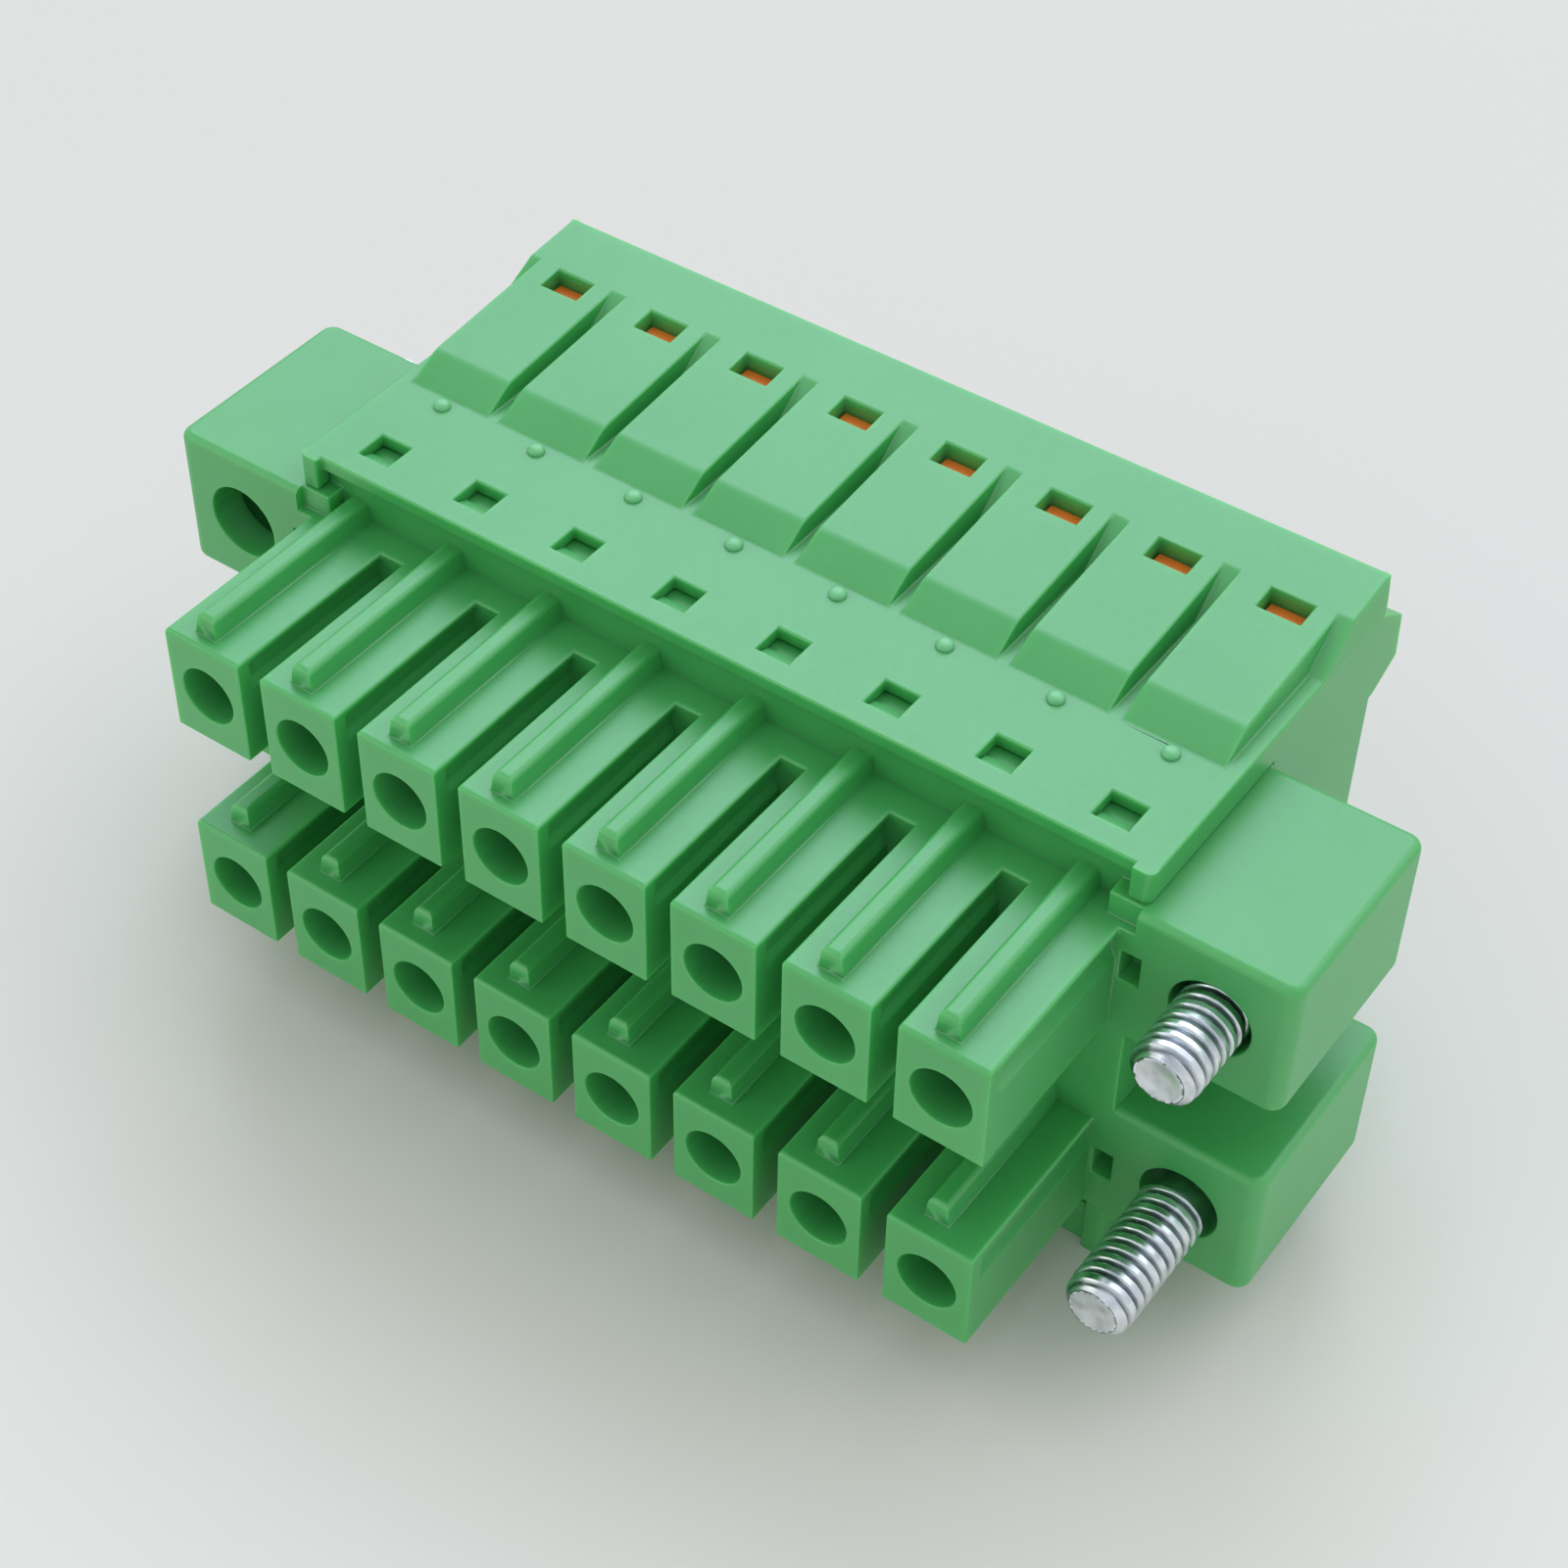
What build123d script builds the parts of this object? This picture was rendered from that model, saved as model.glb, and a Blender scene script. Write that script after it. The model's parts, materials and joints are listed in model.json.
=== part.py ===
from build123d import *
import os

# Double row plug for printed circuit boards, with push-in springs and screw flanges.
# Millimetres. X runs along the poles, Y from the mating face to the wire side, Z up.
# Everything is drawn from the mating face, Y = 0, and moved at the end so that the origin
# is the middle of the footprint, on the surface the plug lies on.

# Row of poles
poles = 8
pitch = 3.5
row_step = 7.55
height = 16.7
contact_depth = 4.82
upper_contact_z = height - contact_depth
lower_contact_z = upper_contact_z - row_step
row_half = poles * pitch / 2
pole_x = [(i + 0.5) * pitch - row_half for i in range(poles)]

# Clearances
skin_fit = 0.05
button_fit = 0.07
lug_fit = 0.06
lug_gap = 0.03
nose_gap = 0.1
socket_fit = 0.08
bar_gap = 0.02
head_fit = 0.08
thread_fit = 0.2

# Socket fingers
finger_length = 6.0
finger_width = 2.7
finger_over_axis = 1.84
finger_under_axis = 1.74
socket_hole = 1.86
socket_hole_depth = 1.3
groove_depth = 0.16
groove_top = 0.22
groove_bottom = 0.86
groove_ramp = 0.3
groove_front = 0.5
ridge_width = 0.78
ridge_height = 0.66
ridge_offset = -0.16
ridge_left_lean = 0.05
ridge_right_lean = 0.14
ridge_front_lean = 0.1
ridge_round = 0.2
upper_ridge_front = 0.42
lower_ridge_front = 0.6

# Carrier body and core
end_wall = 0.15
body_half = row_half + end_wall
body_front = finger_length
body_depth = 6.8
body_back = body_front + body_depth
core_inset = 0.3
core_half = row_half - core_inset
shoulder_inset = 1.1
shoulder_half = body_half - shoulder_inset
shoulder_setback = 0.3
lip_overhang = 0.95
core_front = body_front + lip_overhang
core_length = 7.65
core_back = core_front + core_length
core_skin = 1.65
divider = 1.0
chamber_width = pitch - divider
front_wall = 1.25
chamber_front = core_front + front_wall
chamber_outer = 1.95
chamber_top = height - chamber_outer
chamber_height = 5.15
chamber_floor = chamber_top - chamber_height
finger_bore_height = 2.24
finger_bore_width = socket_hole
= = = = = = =
→ **CHALLENGE**: Restate the listing in full, word for word.

→ **SOLVED EXERCISE**:
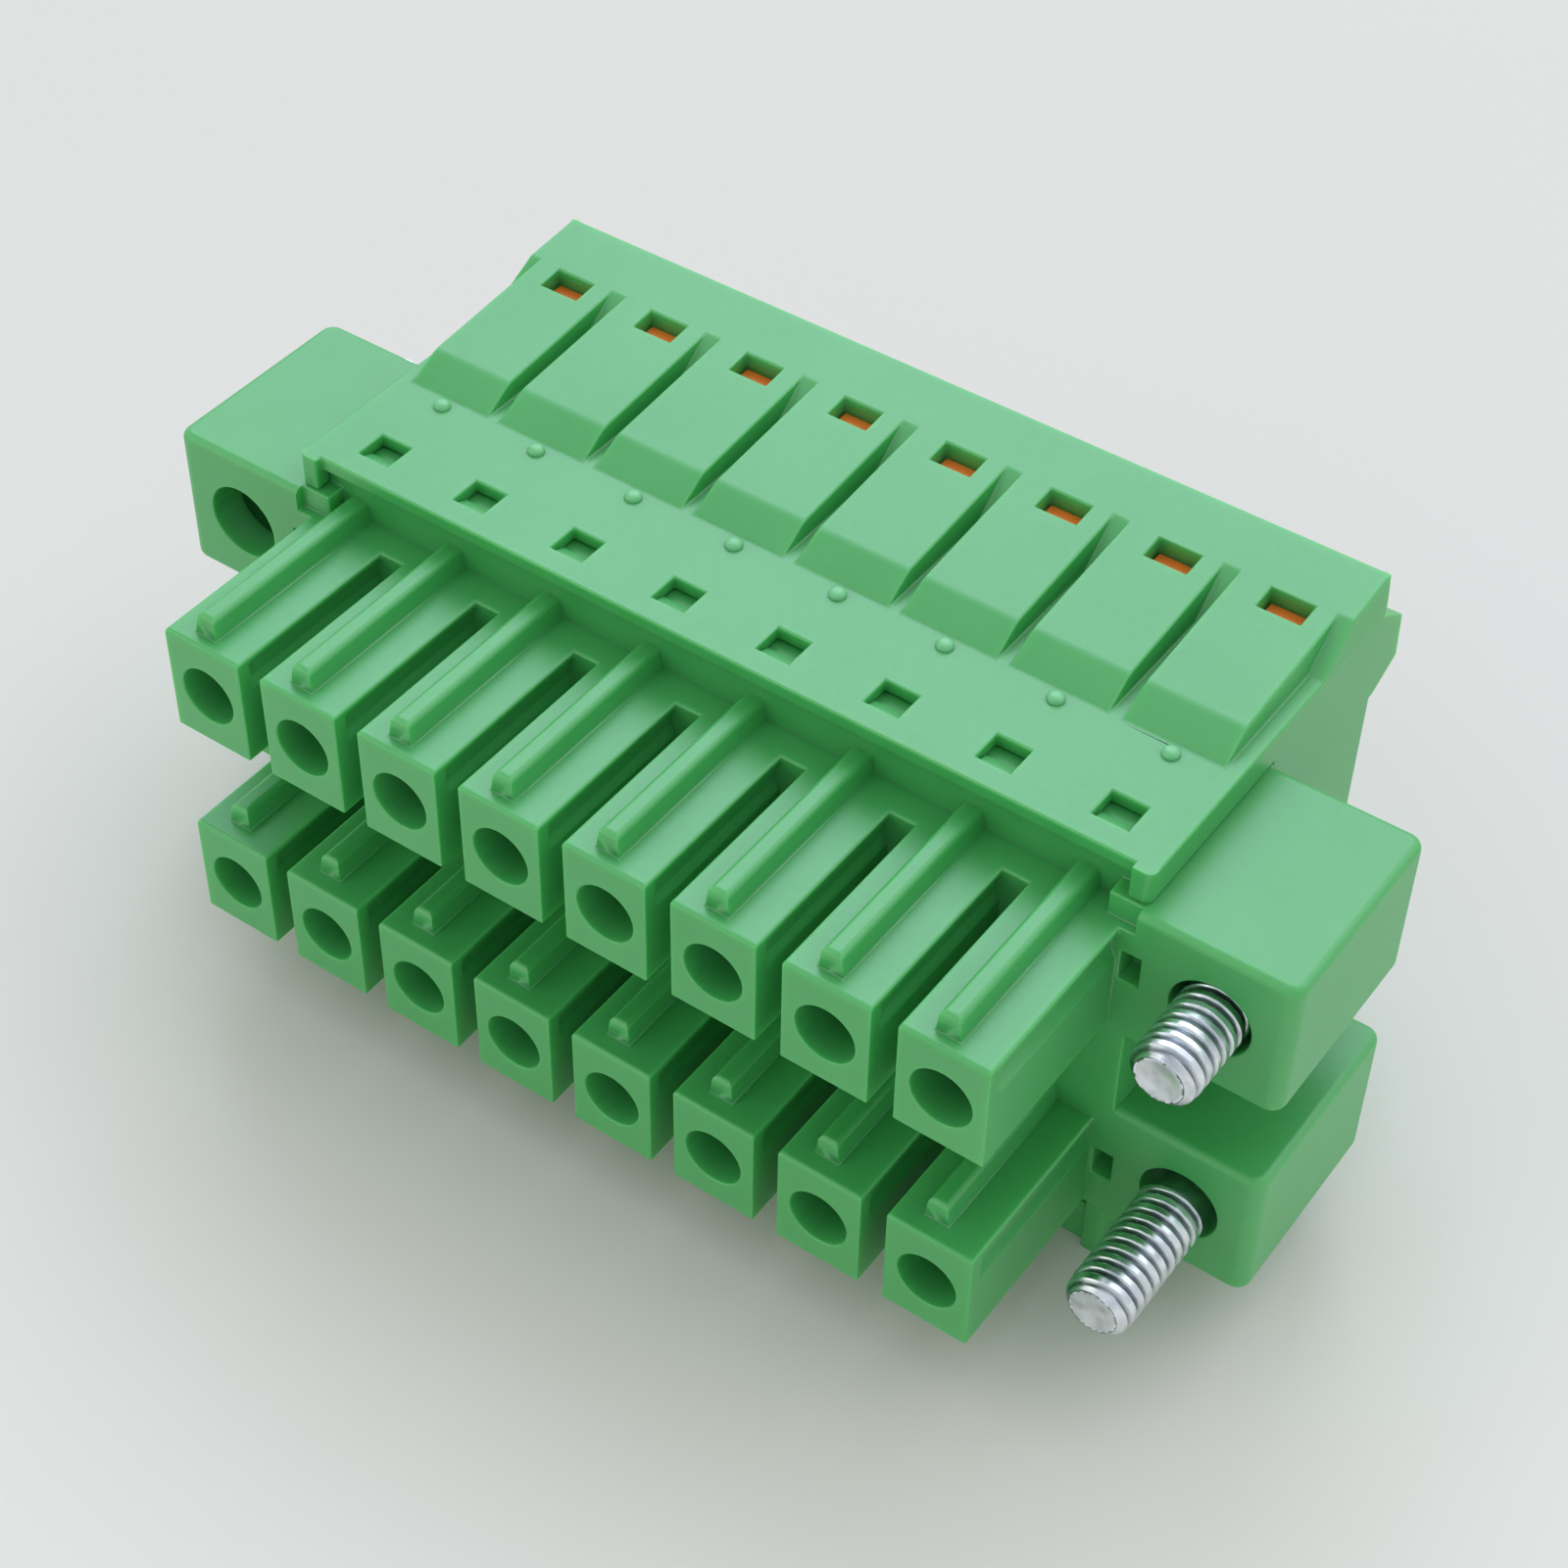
What build123d script builds the parts of this object? This picture was rendered from that model, saved as model.glb, and a Blender scene script. Write that script after it. The model's parts, materials and joints are listed in model.json.
=== part.py ===
from build123d import *
import os

# Double row plug for printed circuit boards, with push-in springs and screw flanges.
# Millimetres. X runs along the poles, Y from the mating face to the wire side, Z up.
# Everything is drawn from the mating face, Y = 0, and moved at the end so that the origin
# is the middle of the footprint, on the surface the plug lies on.

# Row of poles
poles = 8
pitch = 3.5
row_step = 7.55
height = 16.7
contact_depth = 4.82
upper_contact_z = height - contact_depth
lower_contact_z = upper_contact_z - row_step
row_half = poles * pitch / 2
pole_x = [(i + 0.5) * pitch - row_half for i in range(poles)]

# Clearances
skin_fit = 0.05
button_fit = 0.07
lug_fit = 0.06
lug_gap = 0.03
nose_gap = 0.1
socket_fit = 0.08
bar_gap = 0.02
head_fit = 0.08
thread_fit = 0.2

# Socket fingers
finger_length = 6.0
finger_width = 2.7
finger_over_axis = 1.84
finger_under_axis = 1.74
socket_hole = 1.86
socket_hole_depth = 1.3
groove_depth = 0.16
groove_top = 0.22
groove_bottom = 0.86
groove_ramp = 0.3
groove_front = 0.5
ridge_width = 0.78
ridge_height = 0.66
ridge_offset = -0.16
ridge_left_lean = 0.05
ridge_right_lean = 0.14
ridge_front_lean = 0.1
ridge_round = 0.2
upper_ridge_front = 0.42
lower_ridge_front = 0.6

# Carrier body and core
end_wall = 0.15
body_half = row_half + end_wall
body_front = finger_length
body_depth = 6.8
body_back = body_front + body_depth
core_inset = 0.3
core_half = row_half - core_inset
shoulder_inset = 1.1
shoulder_half = body_half - shoulder_inset
shoulder_setback = 0.3
lip_overhang = 0.95
core_front = body_front + lip_overhang
core_length = 7.65
core_back = core_front + core_length
core_skin = 1.65
divider = 1.0
chamber_width = pitch - divider
front_wall = 1.25
chamber_front = core_front + front_wall
chamber_outer = 1.95
chamber_top = height - chamber_outer
chamber_height = 5.15
chamber_floor = chamber_top - chamber_height
finger_bore_height = 2.24
finger_bore_width = socket_hole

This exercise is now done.